The plurality continues to search for close relationships between the parts of Measure 3. That search fails to advance the separate-vote inquiry. The fact that Measure 3’s parts contain “a unifying principle logically connecting all provisions” in the amendment demonstrates only that Measure 3 satisfies the single-subject requirement. See State ex rel Caleb v. Beesley, 326 Or 83, 91, 949 P2d 724 (1997) (stating test for single-subject requirement). Rather, Measure 3 satisfies the separate-vote requirement because it embodies one constitutional change even though that change appears in a proposal with multiple parts. Measure 3 does not compel voters to engage in a single vote on two or more changes to the existing state constitution.
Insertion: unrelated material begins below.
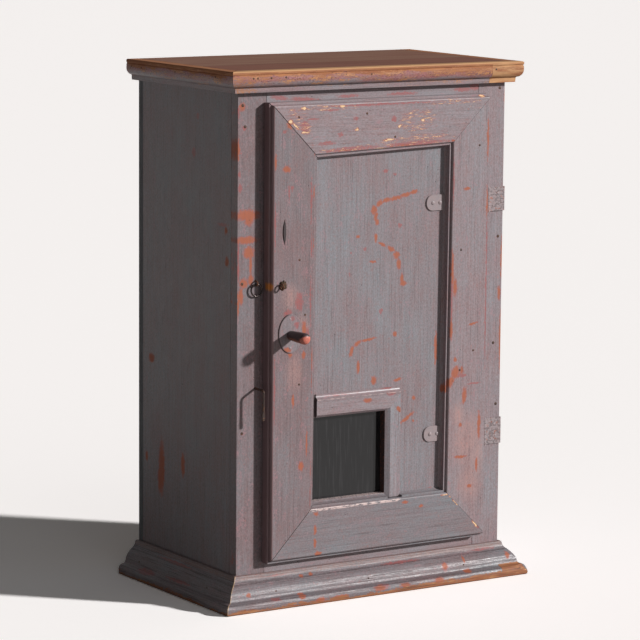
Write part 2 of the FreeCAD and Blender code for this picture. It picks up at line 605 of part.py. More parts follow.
def door_plate():
    """The oval iron plate behind the knob, and its two nails."""
    centre = Vector(KNOB_X, FRONT + FRAME_FACE, PLATE_CENTRE_Z)
    ellipse = Part.Ellipse(centre, PLATE_HALF_HEIGHT, PLATE_HALF_WIDTH)
    ellipse.Axis = Vector(0, -1, 0)
    ellipse.XAxis = Vector(0, 0, 1)
    plate = Part.Face(Part.Wire(ellipse.toShape())).extrude(Vector(0, -PLATE_THICK, 0))
    front = [edge for edge in plate.Edges if edge.BoundBox.YMax < centre.y - PLATE_THICK + 0.2]
    plate = plate.makeChamfer(0.8, front)
    hole = cylinder(SPINDLE_RADIUS + 0.8, Vector(KNOB_X, FRONT - 40, KNOB_Z), Vector(KNOB_X, FRONT, KNOB_Z))
    heads = [Vector(KNOB_X - 0.5, centre.y - PLATE_THICK, z) for z in PLATE_NAIL_Z]
    nails = Part.makeCompound([nail(head, Vector(0, 1, 0), 14.0, 1.2, 2.2) for head in heads])
    return {"knob_plate": plate.cut(hole), "plate_nails": nails}


def bent_nail():
    """A long nail bent at a right angle, which turns in the stile to hold the door shut.
    It is drawn turned down, clear of the door."""
    bend = 5.0
    y = FRONT + NAIL_DEPTH
    inner_end = Vector(NAIL_X, FRONT + FRAME_THICK + 4, NAIL_Z)
    bend_start = Vector(NAIL_X, y + bend, NAIL_Z)
    bend_end = Vector(NAIL_X, y, NAIL_Z - bend)
    diagonal = bend * (1 - math.sqrt(0.5))
    middle = Vector(NAIL_X, y + diagonal, NAIL_Z - diagonal)
    arm_end = Vector(NAIL_X, y, NAIL_Z - NAIL_ARM + 18)
    path = [Part.makeLine(inner_end, bend_start), Part.Arc(bend_start, middle, bend_end).toShape(),
            Part.makeLine(bend_end, arm_end)]
    shank = bar(path, NAIL_RADIUS)
    tip = [(-2.2, 0.0), (-3.4, -7.0), (-2.7, -16.0), (0.0, -18.0), (2.7, -16.0), (3.4, -7.0), (2.2, 0.0)]
    tip = prism(tip, lambda x, z: Vector(NAIL_X + x, y - 1.5, arm_end.z + z + 1.0), Vector(0, 3.0, 0))
    tip = tip.makeChamfer(0.7, [edge for edge in tip.Edges if edge.BoundBox.YLength < 0.01])
    return {"bent_nail": shank.fuse(tip).removeSplitter()}


def ring_and_staple():
    """A ring hanging in a staple on the left stile, and an eye on the door beside it."""
    torus = Part.makeTorus(RING_RADIUS, RING_WIRE, Vector(RING_X, FRONT + RING_DEPTH, RING_PIVOT_Z - RING_RADIUS),
                           Vector(0, 1, 0))
    middle_z = RING_PIVOT_Z + 1.0
    y = FRONT + RING_DEPTH
    low, high = middle_z - STAPLE_HALF, middle_z + STAPLE_HALF
    leg_end = FRONT + FRAME_THICK - 4
    path = [Part.makeLine(Vector(RING_X, leg_end, low), Vector(RING_X, y, low)),
            Part.Arc(Vector(RING_X, y, low), Vector(RING_X, y - STAPLE_HALF, middle_z), Vector(RING_X, y, high)).toShape(),
            Part.makeLine(Vector(RING_X, y, high), Vector(RING_X, leg_end, high))]
    eye_centre = Vector(EYE_X, FRONT + FRAME_FACE - 1.5 - EYE_RADIUS, EYE_Z)
    eye = Part.makeTorus(EYE_RADIUS, EYE_WIRE, eye_centre, Vector(1, 0, 0))
    shank = cylinder(EYE_WIRE, Vector(EYE_X, eye_centre.y + EYE_RADIUS, EYE_Z), Vector(EYE_X, FRONT + 6, EYE_Z))
    return {"pull_ring": torus, "ring_staple": bar(path, STAPLE_WIRE), "door_eye": eye.fuse(shank)}


def cut_nails():
    """Nails of the mouldings and the face frame, and those of the door's applied frame."""
    inward = Vector(0, 1, 0)
    carcase, door = [], []
    for x in CORNICE_NAIL_X:
        head = Vector(x, FRONT - CORNICE_NAIL_REACH, CORNICE_NAIL_Z)
        carcase.append(nail(head, inward, 40.0, MOULD_NAIL_RADIUS, 2.2))
    for x in BASE_NAIL_X:
        head = Vector(x, FRONT - BASE_NAIL_REACH, BASE_NAIL_Z)
        carcase.append(nail(head, inward, 40.0, MOULD_NAIL_RADIUS, 2.4))
    for depth in CORNICE_SIDE_NAIL_DEPTHS:
        gap = CORNICE_SPRUNG * depth / (BACK - FRONT)
        head = Vector(-HALF - CORNICE_NAIL_REACH - gap, FRONT + depth, CORNICE_NAIL_Z)
        carcase.append(nail(head, Vector(1, 0, 0), 40.0, MOULD_NAIL_RADIUS, 2.2))
    for depth in BASE_SIDE_NAIL_DEPTHS:
        gap = BASE_SPRUNG * depth / (BACK - FRONT)
        head = Vector(-HALF - BASE_NAIL_REACH - gap, FRONT + depth, BASE_NAIL_Z)
        carcase.append(nail(head, Vector(1, 0, 0), 42.0, MOULD_NAIL_RADIUS, 2.4))
    for x, z in STILE_NAILS:
        carcase.append(nail(Vector(x, FRONT, z), inward, 38.0, MOULD_NAIL_RADIUS, 3.0))
    for x, z in FRAME_NAILS:
        door.append(nail(Vector(x, FRONT + FRAME_FACE, z), inward, 34.0, 1.4, 2.2))
    return {"carcase_nails": Part.makeCompound(carcase), "door_nails": Part.makeCompound(door)}


def drill(pieces):
    """Cuts the holes for nails, spindle, bent nail, staple and eye."""
    reach = 60.0
    spindle = cylinder(SPINDLE_RADIUS + RUNNING_CLEARANCE, Vector(KNOB_X, FRONT - reach, KNOB_Z),
                       Vector(KNOB_X, FRONT + BOARD_BACK + 0.2, KNOB_Z))
    pivot = cylinder(NAIL_RADIUS + RUNNING_CLEARANCE, Vector(NAIL_X, FRONT - 5, NAIL_Z),
                     Vector(NAIL_X, FRONT + FRAME_THICK + 1, NAIL_Z))
    holes = {
        "door_stile_left": [spindle, pieces["plate_nails"], pieces["door_eye"], pieces["door_nails"]],
        "door_board_left": [spindle, pieces["door_eye"], pieces["door_nails"]],
        "door_board_middle": [pieces["door_nails"]],
        "door_board_right": [pieces["strap_nails"], pieces["door_nails"]],
        "door_batten_lower": [pieces["door_nails"]],
        "door_batten_upper": [pieces["door_nails"]],
        "door_rail_top": [pieces["door_nails"]],
        "door_rail_bottom": [pieces["door_nails"]],
        "door_stile_right": [pieces["door_nails"]],
        "knob_plate": [pieces["plate_nails"]],
        "hinge_strap_upper": [pieces["strap_nails"]],
        "hinge_strap_lower": [pieces["strap_nails"]],
        "hinge_leaf_upper": [pieces["leaf_nails"]],
        "hinge_leaf_lower": [pieces["leaf_nails"]],
        "face_stile_left": [pivot, pieces["ring_staple"], pieces["carcase_nails"]],
        "face_stile_right": [pieces["leaf_nails"], pieces["carcase_nails"]],
        "side_left": [pieces["carcase_nails"]],
        "side_right": [pieces["leaf_nails"], pieces["carcase_nails"]],
        "top_board": [pieces["carcase_nails"]],
        "bottom_board": [pieces["carcase_nails"]],
        "face_rail_top": [pieces["carcase_nails"]],
        "face_rail_bottom": [pieces["carcase_nails"]],
        "cornice_front": [pieces["carcase_nails"]],
        "cornice_left": [pieces["carcase_nails"]],
        "base_moulding_front": [pieces["carcase_nails"]],
        "base_moulding_left": [pieces["carcase_nails"]],
    }
    for name, tools in holes.items():
        for tool in tools:
            pieces[name] = pieces[name].cut(tool)


def main():
    os.makedirs("parts", exist_ok=True)
    pieces = {}
    for make in (side_boards, inner_boards, back_boards, face_frame, cornice, base_moulding, door_boards,
                 door_battens, applied_frame, window_trim, glazing, hinge_nails, knob_and_latch, door_plate,
                 bent_nail, ring_and_staple, cut_nails):
        pieces.update(make())
    for name, (low, high, strap_z) in HINGES.items():
        pieces.update(hinge(name, low, high, strap_z))
    drill(pieces)
    for name, shape in pieces.items():
        solids = shape.Solids
        good = all(solid.isValid() and solid.Volume > 0 for solid in solids)
        print(name, len(solids), "solids", "valid" if good else "INVALID", round(shape.Volume / 1000, 2), "cm3")
        shape.exportStep("parts/" + name + ".step")


main()
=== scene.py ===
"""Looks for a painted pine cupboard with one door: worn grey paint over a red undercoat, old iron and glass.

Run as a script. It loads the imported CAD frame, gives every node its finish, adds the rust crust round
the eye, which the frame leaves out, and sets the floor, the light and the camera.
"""

import math

import bmesh
import bpy
from bpy.props import FloatProperty, FloatVectorProperty, PointerProperty
from mathutils import Matrix, Vector, noise


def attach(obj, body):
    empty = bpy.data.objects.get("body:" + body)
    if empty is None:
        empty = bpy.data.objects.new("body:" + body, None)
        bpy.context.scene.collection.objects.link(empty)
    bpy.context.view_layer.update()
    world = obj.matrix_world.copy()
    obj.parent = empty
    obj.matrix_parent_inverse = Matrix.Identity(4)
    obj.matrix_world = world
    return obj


bl_info = {
    "name": "Painted pine cupboard",
    "version": (1, 0, 0),
    "blender": (4, 5, 0),
    "location": "3D View > Sidebar > Cupboard",
    "description": "Finishes and small pieces for a worn painted cupboard",
    "category": "Object",
}

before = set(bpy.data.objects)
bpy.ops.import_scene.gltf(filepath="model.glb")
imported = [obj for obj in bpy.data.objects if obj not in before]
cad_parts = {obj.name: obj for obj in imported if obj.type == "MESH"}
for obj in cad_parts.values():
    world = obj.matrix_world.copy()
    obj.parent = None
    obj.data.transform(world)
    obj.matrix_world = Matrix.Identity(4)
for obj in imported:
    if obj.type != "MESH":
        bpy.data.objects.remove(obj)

# Places and sizes are in millimetres along the frame's own axes. HALF is half the carcase's
# width, and FRONT is the front of its face frame. TOP_JOINT is where the top's two boards
# meet, and STILE_COAT is how deep the paint goes on the face frame's edges.
MM = 0.001
HALF = 292.5
FRONT = -137.5
HEIGHT = 980.0
TOP_JOINT = FRONT + 122.0
STILE_COAT = 3.0

# Mouldings: the cornice's shadow line, which gets painted shade, the base's hollows as height and width,
# which get painted shade and dirt, the starts of the pieced right ends, and the middle of the worn stretch
# at the base's left.
CORNICE_LINE = 950.0
BASE_HOLLOWS = ((47.2, 1.6), (59.6, 1.2), (17.4, 1.4))
CORNICE_END, BASE_END = 246.0, 275.0
BASE_END_HEIGHT = 24.0
BASE_WORN = -302.0

# Door: its boards, how deep paint goes on their edges, its outer edges, the frame's face and
# inner corners (x and z), the split as a mark, the knob, its plate, the eye and the drip.
BOARDS = {"left": (-240, -31), "middle": (-31, 111), "right": (111, 240)}
BOARD_COAT = 11.0
LIP_EDGE, STILE_EDGE, RIGHT_EDGE = -230.0, -229.4, 240.0
FRAME_FACE = FRONT - 25.0
LOW_LEFT, HIGH_LEFT, HIGH_RIGHT = (-150.0, 172.0), (-145.5, 829.0), (162.5, 838.0)
SPLIT = (-207.4, 689, 3.4, 26)
KNOB_X, KNOB_Z, KNOB_TIP = -195.0, 501.0, FRONT - 75.0
PLATE_Z = 503.5
EYE_X, EYE_Z = -217.0, 591.0
DRIP_X = -235.5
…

It does not combine in one measure multiple alterations of the constitution’s terms, either expressly or by implication. Thus, Measure 3 satisfies Article XVII, section 1.
I also join in the plurality’s conclusion that Measure 3 passes muster under the single-subject requirement in Article IV, section l(2)(d).
For the reasons stated above, I concur in the plurality’s decision to reverse the Court of Appeals and to affirm the judgment of the trial court.

 Notwithstanding the selective restatement in Armatta of the comments in Baum, this court said in Hartung v. Bradbury, 332 Or 570, 579 n 5, 33 P3d 972 (2001), that it declined the petitioners’
“invitation to revisit this court’s decision in Baum in light of Armatta v. Kitzkaber * * *. Contrary to petitioners’ arguments, nothing in Armatta suggests that Baum was decided incorrectly; indeed, Armatta cites Baum favorably for the proposition that Article XVII, section 1, ‘imposes a requirement aimed at ensuring that the voters are able to express their will in one vote as to only one constitutional change.’ Armatta, 327 Or at 269.”
It is true that Armatta neither overtly criticizes nor overrules Baum. However, the court’s summaries of the Baum case in. Armatta and Hartung demonstrate the court’s disinclination to endorse all that Baum had to say about the scope of the separate-vote requirement.